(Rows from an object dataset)

- - -

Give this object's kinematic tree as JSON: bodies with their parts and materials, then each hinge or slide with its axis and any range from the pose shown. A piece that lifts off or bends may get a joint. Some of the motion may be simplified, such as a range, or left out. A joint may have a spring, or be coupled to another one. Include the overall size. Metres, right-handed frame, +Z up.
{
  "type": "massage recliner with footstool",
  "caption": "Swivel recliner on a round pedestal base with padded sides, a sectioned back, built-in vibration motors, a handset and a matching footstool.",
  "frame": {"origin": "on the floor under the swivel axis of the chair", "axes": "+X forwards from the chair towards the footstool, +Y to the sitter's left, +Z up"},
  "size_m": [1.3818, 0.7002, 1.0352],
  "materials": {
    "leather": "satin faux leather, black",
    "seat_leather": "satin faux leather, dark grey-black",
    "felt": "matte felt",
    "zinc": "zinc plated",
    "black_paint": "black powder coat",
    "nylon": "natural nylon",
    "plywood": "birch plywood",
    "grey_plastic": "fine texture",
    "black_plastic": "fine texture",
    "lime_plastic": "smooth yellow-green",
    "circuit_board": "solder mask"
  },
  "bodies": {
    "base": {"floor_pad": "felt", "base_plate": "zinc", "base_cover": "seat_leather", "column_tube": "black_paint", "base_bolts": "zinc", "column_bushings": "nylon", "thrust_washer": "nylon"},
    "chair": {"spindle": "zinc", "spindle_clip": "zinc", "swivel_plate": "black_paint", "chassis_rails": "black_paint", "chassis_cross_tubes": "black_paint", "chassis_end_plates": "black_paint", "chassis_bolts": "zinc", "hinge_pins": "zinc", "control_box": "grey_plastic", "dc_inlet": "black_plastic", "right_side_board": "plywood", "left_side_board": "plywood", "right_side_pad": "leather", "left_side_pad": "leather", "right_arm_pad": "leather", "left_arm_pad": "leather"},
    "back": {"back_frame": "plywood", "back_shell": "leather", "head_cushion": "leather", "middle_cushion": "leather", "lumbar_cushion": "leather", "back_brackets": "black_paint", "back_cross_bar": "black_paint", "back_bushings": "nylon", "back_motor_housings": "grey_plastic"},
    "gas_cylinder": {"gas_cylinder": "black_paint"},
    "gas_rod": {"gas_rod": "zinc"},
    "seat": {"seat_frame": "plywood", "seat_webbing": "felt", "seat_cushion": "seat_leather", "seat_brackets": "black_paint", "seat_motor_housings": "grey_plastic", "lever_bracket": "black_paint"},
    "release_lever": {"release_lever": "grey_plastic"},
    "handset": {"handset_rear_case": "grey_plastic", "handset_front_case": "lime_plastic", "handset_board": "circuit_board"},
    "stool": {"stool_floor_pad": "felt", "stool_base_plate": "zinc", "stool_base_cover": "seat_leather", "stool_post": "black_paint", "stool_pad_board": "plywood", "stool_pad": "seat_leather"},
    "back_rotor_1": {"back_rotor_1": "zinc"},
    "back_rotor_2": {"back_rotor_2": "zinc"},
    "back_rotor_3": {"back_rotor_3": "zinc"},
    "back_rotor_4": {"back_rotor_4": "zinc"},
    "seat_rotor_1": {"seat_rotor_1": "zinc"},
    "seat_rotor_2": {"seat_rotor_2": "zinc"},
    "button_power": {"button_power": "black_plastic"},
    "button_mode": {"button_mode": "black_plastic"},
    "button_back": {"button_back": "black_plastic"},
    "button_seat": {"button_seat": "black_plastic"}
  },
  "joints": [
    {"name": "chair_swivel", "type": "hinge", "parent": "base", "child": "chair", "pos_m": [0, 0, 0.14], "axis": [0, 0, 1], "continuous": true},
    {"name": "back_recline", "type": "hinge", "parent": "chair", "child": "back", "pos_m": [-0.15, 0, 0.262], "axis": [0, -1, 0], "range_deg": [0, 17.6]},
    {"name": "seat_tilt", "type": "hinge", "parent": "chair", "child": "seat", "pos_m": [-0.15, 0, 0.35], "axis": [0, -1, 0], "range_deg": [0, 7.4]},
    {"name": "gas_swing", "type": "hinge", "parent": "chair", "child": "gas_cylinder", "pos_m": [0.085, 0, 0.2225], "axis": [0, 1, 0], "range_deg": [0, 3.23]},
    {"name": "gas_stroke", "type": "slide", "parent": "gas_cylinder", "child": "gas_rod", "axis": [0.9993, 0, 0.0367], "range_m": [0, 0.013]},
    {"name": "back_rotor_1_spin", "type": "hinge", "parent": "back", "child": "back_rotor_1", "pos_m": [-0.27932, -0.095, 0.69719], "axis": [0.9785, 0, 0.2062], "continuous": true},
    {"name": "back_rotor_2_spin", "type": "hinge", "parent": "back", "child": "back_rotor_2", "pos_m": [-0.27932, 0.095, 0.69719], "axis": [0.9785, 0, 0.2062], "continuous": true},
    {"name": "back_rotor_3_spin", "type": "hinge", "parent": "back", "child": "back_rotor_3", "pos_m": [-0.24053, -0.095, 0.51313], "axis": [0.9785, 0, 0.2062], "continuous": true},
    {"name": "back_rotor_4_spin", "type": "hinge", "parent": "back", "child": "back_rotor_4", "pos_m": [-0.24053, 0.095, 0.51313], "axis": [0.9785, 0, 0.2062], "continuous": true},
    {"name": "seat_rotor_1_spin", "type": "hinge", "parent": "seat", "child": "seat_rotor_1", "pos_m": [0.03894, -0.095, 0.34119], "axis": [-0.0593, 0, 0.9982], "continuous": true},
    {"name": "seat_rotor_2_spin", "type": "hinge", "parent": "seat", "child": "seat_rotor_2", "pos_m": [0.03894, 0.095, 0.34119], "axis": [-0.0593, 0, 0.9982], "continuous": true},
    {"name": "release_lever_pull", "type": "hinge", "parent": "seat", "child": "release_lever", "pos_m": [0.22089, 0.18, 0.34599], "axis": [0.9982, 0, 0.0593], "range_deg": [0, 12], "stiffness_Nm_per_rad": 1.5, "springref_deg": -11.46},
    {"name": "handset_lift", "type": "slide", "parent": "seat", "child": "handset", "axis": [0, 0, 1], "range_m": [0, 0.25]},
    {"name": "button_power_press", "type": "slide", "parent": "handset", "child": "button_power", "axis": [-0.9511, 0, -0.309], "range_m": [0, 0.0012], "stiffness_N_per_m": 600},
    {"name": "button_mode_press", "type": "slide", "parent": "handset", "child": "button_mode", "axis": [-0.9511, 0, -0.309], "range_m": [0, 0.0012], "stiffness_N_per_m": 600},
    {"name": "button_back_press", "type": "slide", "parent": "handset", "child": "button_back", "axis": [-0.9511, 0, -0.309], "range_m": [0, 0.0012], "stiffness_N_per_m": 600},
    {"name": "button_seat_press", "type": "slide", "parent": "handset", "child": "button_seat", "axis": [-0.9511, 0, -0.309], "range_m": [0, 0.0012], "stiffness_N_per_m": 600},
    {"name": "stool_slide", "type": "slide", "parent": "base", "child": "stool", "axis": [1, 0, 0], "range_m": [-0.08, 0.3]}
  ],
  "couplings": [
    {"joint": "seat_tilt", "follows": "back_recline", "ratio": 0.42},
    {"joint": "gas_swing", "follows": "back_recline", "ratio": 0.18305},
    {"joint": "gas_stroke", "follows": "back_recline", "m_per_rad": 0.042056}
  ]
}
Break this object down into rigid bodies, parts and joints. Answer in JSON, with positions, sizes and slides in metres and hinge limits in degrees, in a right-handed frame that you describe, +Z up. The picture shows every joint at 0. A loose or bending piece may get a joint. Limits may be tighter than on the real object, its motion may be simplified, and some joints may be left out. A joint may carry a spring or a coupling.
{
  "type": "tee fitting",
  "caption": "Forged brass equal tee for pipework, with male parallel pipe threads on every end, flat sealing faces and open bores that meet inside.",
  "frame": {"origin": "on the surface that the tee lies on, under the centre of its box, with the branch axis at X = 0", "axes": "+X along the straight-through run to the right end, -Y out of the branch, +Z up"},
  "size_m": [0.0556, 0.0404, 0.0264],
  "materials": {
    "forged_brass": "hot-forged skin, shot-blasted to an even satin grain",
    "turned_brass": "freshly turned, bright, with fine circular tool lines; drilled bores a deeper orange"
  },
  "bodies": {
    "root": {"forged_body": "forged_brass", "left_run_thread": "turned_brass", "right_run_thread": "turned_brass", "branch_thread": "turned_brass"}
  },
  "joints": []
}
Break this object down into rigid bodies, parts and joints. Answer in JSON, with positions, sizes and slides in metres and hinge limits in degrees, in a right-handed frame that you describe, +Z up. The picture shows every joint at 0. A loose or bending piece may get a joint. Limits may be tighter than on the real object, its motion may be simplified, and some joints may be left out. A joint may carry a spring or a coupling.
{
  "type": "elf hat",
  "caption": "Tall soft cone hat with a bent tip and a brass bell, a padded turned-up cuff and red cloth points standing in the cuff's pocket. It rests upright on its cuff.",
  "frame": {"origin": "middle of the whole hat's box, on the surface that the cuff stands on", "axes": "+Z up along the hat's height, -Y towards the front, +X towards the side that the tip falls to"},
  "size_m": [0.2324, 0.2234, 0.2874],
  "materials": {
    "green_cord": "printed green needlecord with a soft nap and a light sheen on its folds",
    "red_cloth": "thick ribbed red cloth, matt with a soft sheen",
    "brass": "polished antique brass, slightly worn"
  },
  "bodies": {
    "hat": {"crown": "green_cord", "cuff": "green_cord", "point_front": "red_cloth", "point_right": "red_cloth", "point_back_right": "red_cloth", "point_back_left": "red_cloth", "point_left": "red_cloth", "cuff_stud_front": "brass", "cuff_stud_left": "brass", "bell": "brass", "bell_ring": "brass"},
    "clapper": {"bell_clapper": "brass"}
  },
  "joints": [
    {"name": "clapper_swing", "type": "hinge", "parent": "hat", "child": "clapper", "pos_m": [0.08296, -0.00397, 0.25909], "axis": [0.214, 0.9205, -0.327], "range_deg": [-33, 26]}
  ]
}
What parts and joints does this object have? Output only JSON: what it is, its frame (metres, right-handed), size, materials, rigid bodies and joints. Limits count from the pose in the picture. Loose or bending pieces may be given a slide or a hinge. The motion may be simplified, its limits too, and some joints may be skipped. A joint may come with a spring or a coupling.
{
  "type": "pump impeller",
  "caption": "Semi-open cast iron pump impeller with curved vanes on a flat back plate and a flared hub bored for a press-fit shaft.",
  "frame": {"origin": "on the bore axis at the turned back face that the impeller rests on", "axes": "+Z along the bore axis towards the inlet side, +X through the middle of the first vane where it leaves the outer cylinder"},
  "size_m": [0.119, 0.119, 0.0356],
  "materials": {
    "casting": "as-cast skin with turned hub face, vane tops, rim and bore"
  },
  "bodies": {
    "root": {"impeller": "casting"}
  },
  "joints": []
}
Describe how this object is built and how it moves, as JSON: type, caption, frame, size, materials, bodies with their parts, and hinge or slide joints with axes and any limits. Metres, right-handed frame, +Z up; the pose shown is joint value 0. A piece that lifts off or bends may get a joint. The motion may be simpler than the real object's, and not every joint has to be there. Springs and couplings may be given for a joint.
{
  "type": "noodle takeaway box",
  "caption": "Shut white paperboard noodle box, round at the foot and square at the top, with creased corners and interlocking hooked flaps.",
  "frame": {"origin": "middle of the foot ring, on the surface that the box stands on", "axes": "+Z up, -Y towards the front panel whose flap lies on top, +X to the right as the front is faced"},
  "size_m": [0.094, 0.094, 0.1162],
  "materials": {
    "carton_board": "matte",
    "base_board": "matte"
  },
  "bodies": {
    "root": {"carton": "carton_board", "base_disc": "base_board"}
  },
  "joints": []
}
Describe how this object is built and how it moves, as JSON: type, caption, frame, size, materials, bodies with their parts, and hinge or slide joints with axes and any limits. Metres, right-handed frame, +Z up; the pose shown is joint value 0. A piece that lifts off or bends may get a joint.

- - -

AIM: From the records above, how many lines include the word "pose"? Only the number is wanted.

ANSWER TO THIS EXERCISE: 4